The only problem with this pedal is that it isn't really powerful, or even very useful, at low settings. Undoubtedly there are resistors that can be added to boost the distorted signal (one shop guy added such a transistor to an old Dist+ and showed me the tonal difference), but you've essentially got to 'put it on 10' on both dials to get the magical effect its renowned for. Well, not ten. There's more headroom and tonal space in the last half-inch of dial than in the rest of it. Reasons for this is that whenever tone (i.e. from your pickups and your pick) the pedal catches it kind of squeezes (compresses) and this sort of compartmentalizes the tone, essentially making it 'sound' quieter. So that's what the volume or boost is for. This pedal is almost exclusive to the hard rock, heavy metal, goth/industrial side of things, though if you get a little washy with other settings, you can hear the more progressive side of rock as well. For example in the old prog rock they would kick out some serious fuzzy sustain, probably in combo with this kind of pedal and a delay. It's absolutely sturdy and mine is held together with rubber bands.

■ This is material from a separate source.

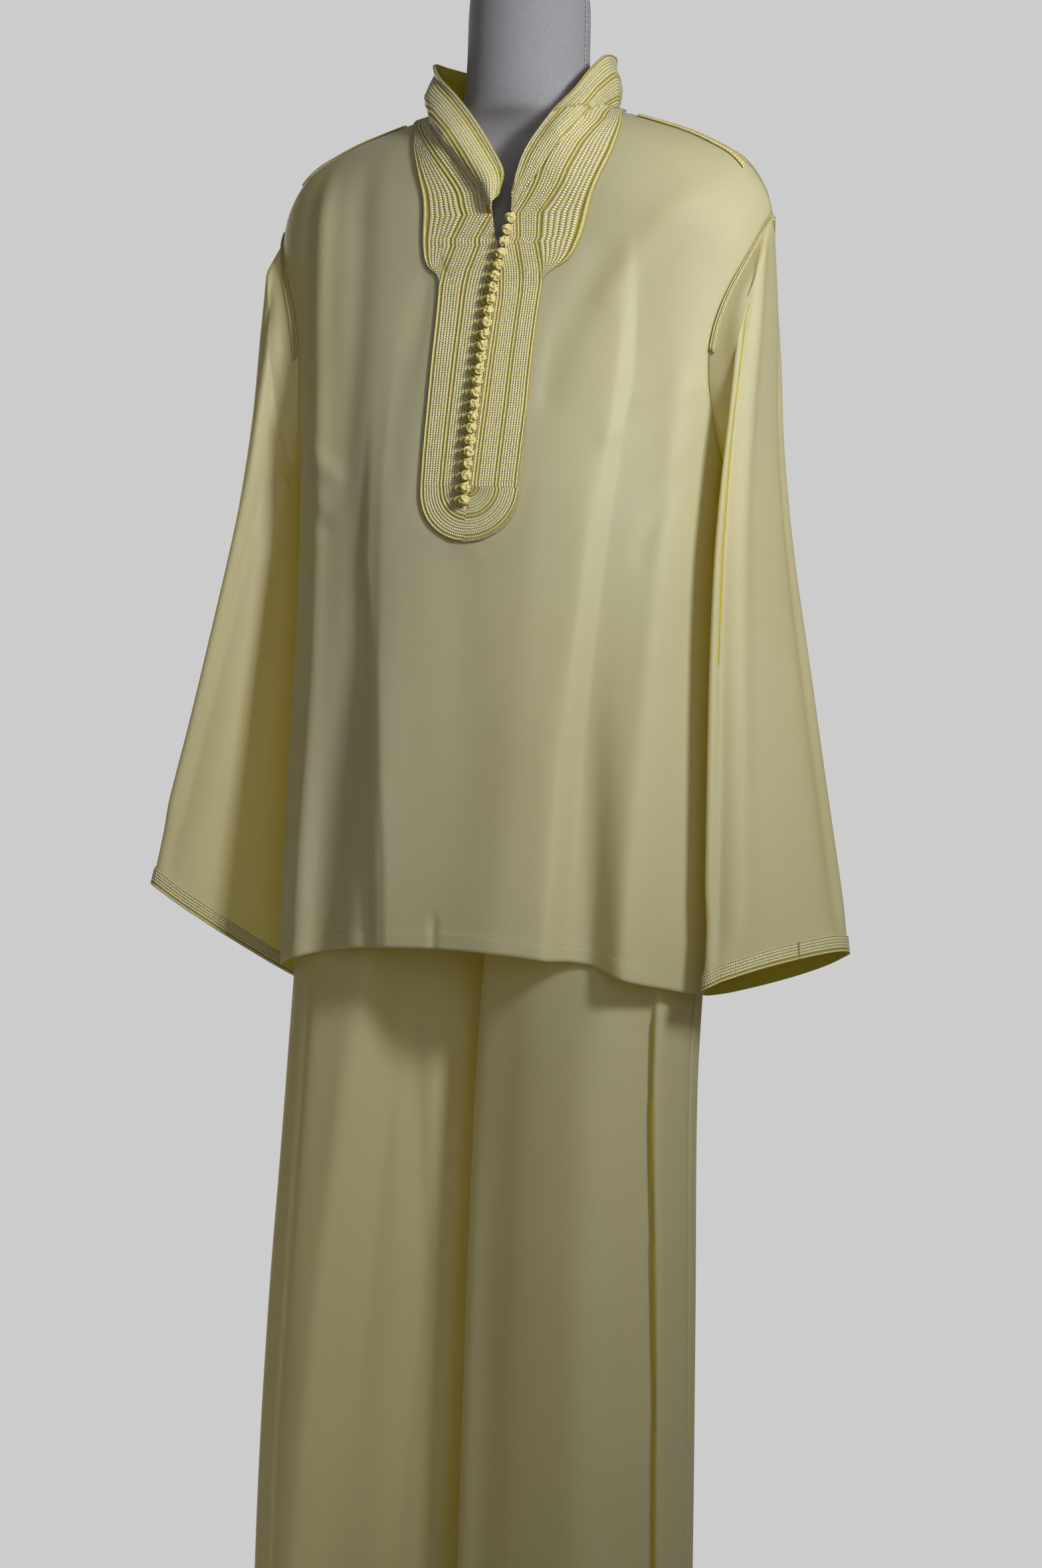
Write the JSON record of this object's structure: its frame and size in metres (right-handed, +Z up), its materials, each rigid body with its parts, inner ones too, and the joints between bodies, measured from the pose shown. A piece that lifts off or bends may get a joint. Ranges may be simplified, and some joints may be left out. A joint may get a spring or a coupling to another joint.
{
  "type": "jabador on a dress form",
  "caption": "Pale yellow embroidered tunic and wide trousers hanging on a limbless cloth-covered dress form.",
  "frame": {"origin": "floor level under the middle of the whole object", "axes": "+Z up, the front of the garment faces -Y, the wearer's left is +X"},
  "size_m": [0.6256, 0.38, 1.576],
  "materials": {
    "crepe": "matte satin crepe",
    "braid": "woven braid with a pale sparkle",
    "cord": "knotted silky cord",
    "form_cover": "plain woven twill",
    "pole_metal": "brushed",
    "base_paint": "satin dark paint"
  },
  "bodies": {
    "root": {"tunic_front": "crepe", "tunic_back": "crepe", "sleeve_left": "crepe", "sleeve_right": "crepe", "trouser_front_left": "crepe", "trouser_front_right": "crepe", "trouser_back_left": "crepe", "trouser_back_right": "crepe", "waistband": "crepe", "plastron": "braid", "collar": "braid", "cuff_braid_left": "braid", "cuff_braid_right": "braid", "armhole_braid_left": "braid", "armhole_braid_right": "braid", "shoulder_braid_left": "braid", "shoulder_braid_right": "braid", "button_01": "cord", "button_02": "cord", "button_03": "cord", "button_04": "cord", "button_05": "cord", "button_06": "cord", "button_07": "cord", "button_08": "cord", "button_09": "cord", "button_10": "cord", "button_11": "cord", "button_12": "cord", "button_13": "cord", "button_14": "cord", "button_15": "cord", "button_16": "cord", "button_17": "cord", "button_18": "cord", "button_19": "cord", "button_20": "cord", "button_21": "cord", "button_22": "cord", "button_23": "cord", "button_24": "cord", "button_25": "cord", "button_loop_cord": "cord", "form_body": "form_cover", "pole": "pole_metal", "base": "base_paint"}
  },
  "joints": []
}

Take a gibson SG and run it right through a dist+ into a marshall amp. Put both knobs at about 4:30 on the dial and turn up. Give it a strum...there it will be. Sense-shattering teeth grinding gothic goodness. To test whether this pedal could turn anything at all into a 'heavy metal machine' I ran a thin strung Telecaster into a Blues Junior Fender amp. Not exactly Merciful Fate setup, if you know what I mean. Since Fenders have less 'mid-rangey' tone, they aren't the best choice for 'heavy metal;' well it still completely crushed. Seriously, one of these old pedals in good working order with the right gear and perhaps a tube driver and you won't NEED a distortion channel. You'll have one in your pedal chain already. I'm still trying to get that "Steve Howe" or "Steve Hackett" out of it and for that kind of music it's a little trickier. But for in your face crunch, this little box is stomp-ready.


This is a classic analog pedal, and even if you end up with a newer model, it should be plenty of juice to rock with. The box is indestructible and while it may not be the most diverse of pedals, it's an absolute classic for genres of heavy metal, hard rock and anything with serious grind.